**Records supplied**
## Begin

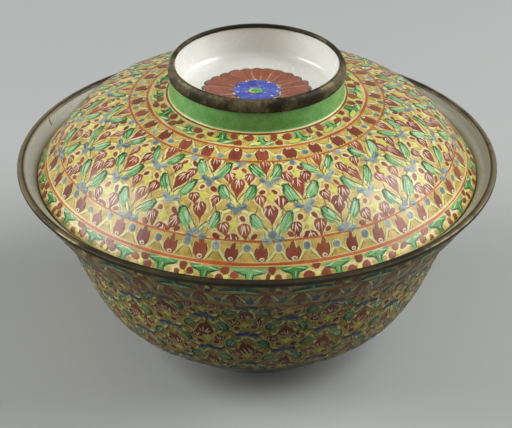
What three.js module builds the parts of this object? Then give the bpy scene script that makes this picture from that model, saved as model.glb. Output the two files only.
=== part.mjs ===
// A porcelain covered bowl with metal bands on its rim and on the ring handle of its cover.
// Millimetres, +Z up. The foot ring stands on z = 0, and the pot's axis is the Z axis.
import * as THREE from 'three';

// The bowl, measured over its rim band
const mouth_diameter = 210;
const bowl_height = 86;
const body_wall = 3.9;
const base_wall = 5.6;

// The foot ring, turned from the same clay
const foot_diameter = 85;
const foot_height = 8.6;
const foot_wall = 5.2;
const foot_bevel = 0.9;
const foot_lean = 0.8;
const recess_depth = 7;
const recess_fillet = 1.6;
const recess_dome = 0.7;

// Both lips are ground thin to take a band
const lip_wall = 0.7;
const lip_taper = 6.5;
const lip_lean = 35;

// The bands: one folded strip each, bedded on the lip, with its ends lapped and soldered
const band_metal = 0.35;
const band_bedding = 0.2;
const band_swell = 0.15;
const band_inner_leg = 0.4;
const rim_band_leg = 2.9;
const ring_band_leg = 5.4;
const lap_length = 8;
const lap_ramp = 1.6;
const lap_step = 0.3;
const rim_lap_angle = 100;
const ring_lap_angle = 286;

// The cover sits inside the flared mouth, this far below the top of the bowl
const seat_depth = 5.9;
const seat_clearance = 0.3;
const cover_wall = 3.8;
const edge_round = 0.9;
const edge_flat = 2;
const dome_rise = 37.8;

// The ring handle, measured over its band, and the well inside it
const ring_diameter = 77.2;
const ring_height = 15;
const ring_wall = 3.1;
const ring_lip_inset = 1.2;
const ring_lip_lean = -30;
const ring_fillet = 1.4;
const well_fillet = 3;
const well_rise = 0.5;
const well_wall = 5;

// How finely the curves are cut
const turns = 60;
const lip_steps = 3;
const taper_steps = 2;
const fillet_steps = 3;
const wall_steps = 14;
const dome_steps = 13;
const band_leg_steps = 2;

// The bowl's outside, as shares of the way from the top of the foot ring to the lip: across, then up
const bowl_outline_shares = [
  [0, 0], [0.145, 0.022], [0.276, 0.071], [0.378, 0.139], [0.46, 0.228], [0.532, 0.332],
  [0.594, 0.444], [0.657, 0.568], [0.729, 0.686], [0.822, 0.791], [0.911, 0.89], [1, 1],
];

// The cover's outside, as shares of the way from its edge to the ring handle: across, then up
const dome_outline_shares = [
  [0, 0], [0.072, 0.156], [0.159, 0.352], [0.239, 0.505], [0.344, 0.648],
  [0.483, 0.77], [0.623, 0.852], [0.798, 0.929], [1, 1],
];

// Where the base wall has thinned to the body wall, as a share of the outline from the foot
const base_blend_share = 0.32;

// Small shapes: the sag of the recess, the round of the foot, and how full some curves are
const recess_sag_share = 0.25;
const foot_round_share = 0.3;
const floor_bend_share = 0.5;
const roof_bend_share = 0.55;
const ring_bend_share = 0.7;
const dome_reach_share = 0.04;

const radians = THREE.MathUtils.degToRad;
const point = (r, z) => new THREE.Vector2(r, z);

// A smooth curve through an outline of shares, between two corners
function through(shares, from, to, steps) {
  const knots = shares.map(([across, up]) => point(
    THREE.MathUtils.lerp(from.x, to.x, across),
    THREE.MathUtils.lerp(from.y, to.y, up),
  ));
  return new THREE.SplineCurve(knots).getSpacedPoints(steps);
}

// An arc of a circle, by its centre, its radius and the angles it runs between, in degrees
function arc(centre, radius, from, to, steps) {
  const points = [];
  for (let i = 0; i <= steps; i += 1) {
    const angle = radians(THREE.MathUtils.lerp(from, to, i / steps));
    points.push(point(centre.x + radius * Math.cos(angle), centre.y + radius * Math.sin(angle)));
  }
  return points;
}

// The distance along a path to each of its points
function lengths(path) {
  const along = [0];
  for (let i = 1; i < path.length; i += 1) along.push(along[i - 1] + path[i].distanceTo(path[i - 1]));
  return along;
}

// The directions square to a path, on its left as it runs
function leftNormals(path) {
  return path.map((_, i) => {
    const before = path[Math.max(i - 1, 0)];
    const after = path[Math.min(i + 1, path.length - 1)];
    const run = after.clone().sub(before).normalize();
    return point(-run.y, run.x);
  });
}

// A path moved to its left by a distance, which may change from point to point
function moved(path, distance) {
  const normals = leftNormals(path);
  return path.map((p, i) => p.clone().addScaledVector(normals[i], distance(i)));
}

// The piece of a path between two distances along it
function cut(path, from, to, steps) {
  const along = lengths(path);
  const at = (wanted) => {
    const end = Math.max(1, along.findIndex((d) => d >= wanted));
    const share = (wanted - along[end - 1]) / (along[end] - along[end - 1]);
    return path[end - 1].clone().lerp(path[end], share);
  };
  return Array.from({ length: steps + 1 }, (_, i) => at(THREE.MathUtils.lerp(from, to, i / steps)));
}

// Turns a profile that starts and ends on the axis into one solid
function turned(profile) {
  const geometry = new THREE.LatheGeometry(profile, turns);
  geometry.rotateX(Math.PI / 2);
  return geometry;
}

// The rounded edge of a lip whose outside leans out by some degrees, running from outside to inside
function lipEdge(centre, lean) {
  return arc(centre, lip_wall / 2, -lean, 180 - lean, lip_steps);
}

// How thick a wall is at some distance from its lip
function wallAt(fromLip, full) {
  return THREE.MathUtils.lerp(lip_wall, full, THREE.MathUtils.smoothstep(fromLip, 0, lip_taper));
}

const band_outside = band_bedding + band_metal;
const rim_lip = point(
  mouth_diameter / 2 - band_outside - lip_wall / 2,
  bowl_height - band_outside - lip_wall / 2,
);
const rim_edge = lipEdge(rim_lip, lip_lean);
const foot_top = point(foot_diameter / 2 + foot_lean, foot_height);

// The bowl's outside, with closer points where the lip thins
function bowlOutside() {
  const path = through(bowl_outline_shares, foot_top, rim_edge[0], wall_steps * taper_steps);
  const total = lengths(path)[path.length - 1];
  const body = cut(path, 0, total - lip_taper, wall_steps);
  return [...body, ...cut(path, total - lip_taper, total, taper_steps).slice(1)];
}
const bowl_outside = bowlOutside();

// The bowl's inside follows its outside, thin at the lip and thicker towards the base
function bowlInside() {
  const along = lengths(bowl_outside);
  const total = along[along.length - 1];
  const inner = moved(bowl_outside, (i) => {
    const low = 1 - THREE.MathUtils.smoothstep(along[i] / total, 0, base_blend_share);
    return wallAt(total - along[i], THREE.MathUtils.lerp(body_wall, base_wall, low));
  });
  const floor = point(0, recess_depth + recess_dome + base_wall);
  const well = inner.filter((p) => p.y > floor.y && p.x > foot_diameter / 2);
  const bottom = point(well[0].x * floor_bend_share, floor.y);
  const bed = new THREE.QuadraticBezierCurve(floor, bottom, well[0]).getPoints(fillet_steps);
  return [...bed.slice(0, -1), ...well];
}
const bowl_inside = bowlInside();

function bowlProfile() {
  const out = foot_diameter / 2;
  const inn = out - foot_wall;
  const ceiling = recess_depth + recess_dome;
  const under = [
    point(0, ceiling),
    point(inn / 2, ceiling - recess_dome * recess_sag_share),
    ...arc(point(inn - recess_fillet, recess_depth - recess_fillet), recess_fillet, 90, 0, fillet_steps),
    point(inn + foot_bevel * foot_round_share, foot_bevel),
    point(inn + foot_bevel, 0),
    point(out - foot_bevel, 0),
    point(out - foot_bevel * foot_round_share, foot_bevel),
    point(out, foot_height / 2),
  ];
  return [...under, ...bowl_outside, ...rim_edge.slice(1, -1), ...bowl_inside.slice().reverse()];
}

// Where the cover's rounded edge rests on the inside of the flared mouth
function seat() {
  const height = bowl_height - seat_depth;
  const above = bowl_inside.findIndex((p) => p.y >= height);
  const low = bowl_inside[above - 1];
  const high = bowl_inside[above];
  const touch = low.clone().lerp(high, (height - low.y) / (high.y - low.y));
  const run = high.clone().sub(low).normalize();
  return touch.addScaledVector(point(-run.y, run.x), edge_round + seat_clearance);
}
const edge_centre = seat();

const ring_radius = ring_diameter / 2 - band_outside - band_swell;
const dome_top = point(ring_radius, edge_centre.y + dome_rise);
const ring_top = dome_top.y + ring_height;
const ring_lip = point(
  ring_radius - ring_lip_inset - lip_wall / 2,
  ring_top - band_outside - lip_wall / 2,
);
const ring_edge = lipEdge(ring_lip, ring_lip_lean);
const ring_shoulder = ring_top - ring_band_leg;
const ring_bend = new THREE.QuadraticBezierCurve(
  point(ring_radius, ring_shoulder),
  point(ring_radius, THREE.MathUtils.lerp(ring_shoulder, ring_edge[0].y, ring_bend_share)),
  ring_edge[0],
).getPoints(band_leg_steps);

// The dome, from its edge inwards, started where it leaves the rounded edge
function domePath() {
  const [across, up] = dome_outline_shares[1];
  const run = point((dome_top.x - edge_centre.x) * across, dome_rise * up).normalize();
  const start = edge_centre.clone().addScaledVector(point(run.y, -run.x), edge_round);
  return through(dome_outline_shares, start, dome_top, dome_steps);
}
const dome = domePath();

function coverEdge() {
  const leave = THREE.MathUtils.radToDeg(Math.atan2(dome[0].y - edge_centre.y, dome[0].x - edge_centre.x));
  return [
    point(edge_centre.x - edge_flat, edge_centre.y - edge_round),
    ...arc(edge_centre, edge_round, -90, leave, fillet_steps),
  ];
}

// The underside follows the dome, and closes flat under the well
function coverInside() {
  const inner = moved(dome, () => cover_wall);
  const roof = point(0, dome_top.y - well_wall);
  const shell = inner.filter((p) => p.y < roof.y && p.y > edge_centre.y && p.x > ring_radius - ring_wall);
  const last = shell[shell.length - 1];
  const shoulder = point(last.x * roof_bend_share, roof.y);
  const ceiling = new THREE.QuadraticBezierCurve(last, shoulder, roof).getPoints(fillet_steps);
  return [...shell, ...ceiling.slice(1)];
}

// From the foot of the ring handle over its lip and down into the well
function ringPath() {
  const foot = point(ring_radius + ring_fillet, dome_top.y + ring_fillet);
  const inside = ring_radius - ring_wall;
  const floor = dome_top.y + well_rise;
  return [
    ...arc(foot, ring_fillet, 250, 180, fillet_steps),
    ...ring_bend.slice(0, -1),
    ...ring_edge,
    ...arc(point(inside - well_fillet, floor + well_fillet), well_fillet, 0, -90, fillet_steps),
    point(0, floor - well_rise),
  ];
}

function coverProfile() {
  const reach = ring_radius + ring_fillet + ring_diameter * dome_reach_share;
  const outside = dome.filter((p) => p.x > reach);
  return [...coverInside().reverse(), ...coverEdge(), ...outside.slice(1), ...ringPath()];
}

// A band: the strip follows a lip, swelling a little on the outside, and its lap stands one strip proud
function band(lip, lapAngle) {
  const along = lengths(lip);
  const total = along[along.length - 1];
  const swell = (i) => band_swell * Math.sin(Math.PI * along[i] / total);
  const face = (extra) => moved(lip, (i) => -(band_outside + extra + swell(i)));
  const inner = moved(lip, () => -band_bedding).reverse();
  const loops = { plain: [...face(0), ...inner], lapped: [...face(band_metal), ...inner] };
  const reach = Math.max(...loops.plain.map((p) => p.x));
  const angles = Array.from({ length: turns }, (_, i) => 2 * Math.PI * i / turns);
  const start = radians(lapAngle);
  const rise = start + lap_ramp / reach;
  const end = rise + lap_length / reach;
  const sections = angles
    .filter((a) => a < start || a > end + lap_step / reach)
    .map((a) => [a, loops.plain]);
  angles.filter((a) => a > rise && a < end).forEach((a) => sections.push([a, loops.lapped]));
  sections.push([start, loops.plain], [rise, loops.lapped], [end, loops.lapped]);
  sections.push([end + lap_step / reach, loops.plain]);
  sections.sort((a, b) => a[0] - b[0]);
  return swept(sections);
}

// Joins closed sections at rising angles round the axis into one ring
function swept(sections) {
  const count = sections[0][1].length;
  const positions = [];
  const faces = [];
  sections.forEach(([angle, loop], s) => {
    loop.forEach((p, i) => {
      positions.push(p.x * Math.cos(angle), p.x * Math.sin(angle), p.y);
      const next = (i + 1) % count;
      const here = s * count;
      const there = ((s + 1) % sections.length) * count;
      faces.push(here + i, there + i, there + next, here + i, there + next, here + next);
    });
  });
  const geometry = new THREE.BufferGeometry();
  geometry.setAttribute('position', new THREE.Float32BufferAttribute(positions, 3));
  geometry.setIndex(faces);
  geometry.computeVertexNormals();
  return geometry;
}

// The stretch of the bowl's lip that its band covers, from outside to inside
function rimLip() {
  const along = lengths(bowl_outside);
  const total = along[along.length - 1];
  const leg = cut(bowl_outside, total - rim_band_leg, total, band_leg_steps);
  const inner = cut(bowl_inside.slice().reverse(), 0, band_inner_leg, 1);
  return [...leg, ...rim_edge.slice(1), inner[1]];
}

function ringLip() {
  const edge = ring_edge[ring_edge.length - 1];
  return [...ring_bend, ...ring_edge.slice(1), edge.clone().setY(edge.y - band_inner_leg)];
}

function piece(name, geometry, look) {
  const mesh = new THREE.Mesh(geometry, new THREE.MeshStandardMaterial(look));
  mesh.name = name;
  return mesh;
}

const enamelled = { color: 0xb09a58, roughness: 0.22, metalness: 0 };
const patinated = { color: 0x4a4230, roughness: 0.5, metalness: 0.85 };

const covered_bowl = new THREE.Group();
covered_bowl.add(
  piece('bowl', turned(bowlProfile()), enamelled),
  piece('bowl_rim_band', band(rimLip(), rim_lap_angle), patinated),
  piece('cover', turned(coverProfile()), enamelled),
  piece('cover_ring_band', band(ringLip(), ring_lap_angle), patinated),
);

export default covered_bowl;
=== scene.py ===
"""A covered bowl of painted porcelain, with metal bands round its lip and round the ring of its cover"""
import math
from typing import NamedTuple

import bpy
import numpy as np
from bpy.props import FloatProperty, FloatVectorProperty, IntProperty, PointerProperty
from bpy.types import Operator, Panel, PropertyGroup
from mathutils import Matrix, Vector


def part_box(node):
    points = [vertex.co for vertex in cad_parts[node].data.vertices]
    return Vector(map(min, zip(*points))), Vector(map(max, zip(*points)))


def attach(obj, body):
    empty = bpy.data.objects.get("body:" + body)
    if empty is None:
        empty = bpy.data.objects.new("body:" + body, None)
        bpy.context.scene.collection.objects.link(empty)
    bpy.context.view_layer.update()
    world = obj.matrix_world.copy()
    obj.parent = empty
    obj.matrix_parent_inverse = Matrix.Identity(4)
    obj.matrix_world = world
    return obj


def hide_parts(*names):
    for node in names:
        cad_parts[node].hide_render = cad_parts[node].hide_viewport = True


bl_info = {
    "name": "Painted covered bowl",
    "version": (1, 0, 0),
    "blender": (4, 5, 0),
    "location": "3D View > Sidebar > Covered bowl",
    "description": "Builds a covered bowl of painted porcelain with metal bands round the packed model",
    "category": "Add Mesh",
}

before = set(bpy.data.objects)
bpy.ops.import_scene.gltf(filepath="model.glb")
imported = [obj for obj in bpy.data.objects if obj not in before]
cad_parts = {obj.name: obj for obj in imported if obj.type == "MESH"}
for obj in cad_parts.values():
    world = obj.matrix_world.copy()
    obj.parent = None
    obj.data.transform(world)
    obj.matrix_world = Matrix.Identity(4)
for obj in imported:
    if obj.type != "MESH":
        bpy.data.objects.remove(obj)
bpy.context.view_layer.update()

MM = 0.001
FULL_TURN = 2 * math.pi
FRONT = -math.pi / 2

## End
## Begin

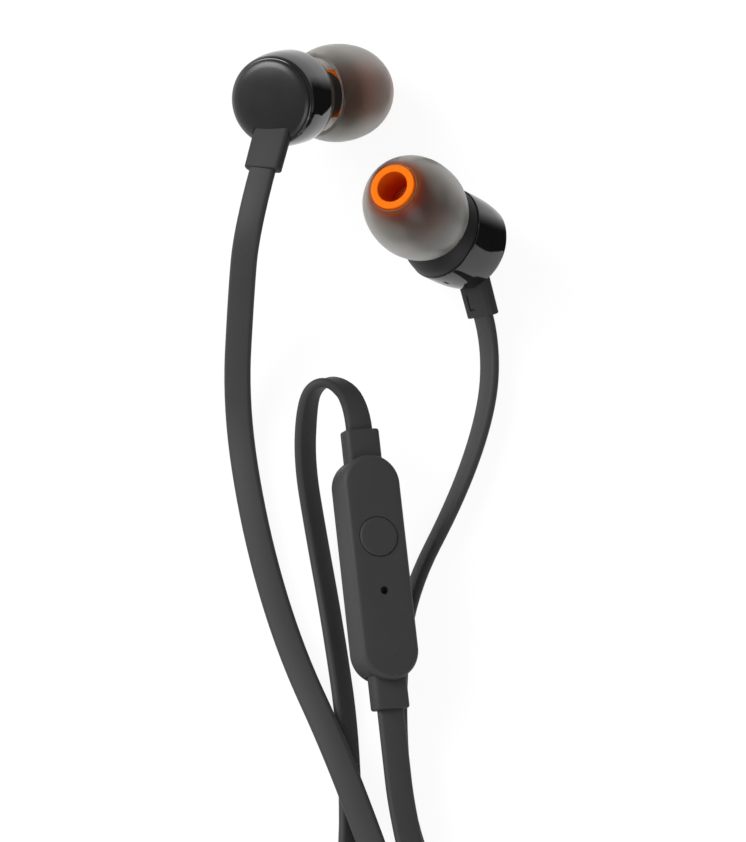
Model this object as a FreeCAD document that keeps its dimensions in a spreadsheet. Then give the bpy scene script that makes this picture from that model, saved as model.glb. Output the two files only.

## End
## Begin

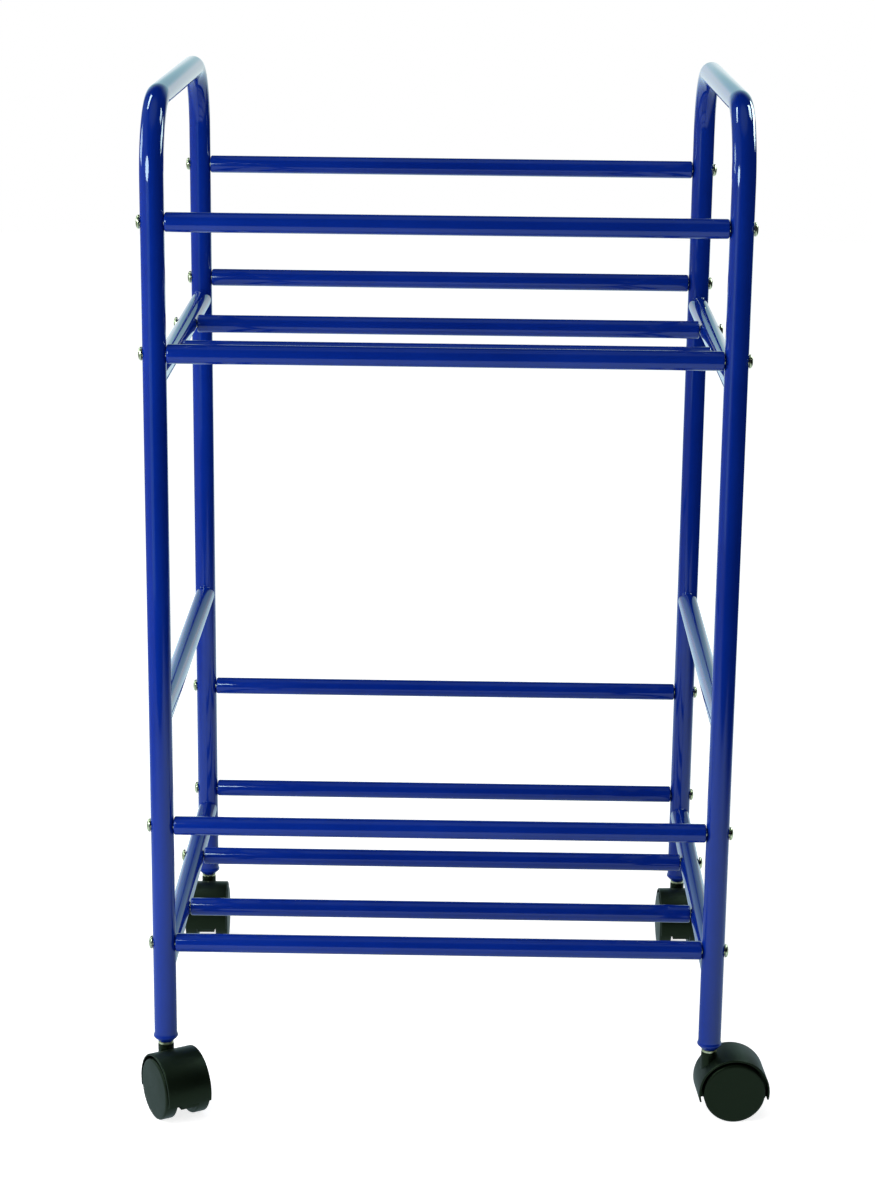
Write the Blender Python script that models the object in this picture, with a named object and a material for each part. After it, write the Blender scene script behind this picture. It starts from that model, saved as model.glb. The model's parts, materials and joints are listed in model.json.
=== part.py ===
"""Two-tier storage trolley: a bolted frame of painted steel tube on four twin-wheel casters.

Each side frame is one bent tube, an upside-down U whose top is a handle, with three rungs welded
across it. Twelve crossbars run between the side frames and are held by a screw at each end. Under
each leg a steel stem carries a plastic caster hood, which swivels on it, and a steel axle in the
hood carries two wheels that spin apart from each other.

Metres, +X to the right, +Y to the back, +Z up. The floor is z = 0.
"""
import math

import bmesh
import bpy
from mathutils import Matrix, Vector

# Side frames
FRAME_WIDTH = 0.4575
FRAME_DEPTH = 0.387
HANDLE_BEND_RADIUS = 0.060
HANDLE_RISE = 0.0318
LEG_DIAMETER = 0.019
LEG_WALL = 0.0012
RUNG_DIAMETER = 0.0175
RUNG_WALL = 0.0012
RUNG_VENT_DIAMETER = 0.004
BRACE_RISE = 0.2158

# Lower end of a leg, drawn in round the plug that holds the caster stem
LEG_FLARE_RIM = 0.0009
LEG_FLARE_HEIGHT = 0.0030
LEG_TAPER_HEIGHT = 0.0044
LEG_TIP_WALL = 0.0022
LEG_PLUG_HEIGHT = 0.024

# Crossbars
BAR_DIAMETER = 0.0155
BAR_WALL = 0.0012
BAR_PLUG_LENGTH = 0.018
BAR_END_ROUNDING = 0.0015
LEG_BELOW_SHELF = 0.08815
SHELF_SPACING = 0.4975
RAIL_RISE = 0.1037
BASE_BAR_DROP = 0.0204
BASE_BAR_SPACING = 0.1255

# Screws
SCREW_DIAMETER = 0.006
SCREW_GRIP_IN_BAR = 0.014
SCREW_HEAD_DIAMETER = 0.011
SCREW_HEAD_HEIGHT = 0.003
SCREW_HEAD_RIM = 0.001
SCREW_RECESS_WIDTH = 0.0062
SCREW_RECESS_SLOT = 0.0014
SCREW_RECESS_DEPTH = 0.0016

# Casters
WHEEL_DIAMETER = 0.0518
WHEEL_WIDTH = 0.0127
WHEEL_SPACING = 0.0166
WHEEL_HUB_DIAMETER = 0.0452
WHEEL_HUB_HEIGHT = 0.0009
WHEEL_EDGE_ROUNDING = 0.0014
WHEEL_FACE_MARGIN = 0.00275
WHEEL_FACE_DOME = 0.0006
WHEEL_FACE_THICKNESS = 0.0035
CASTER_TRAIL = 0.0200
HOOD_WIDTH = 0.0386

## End

**Directions for this task**
Each line from the one holding "What three.js module" to the one holding "const base_wall = 5.6;", those two included, is to be transcribed exactly, and no other line.

**Worked solution**
What three.js module builds the parts of this object? Then give the bpy scene script that makes this picture from that model, saved as model.glb. Output the two files only.
=== part.mjs ===
// A porcelain covered bowl with metal bands on its rim and on the ring handle of its cover.
// Millimetres, +Z up. The foot ring stands on z = 0, and the pot's axis is the Z axis.
import * as THREE from 'three';

// The bowl, measured over its rim band
const mouth_diameter = 210;
const bowl_height = 86;
const body_wall = 3.9;
const base_wall = 5.6;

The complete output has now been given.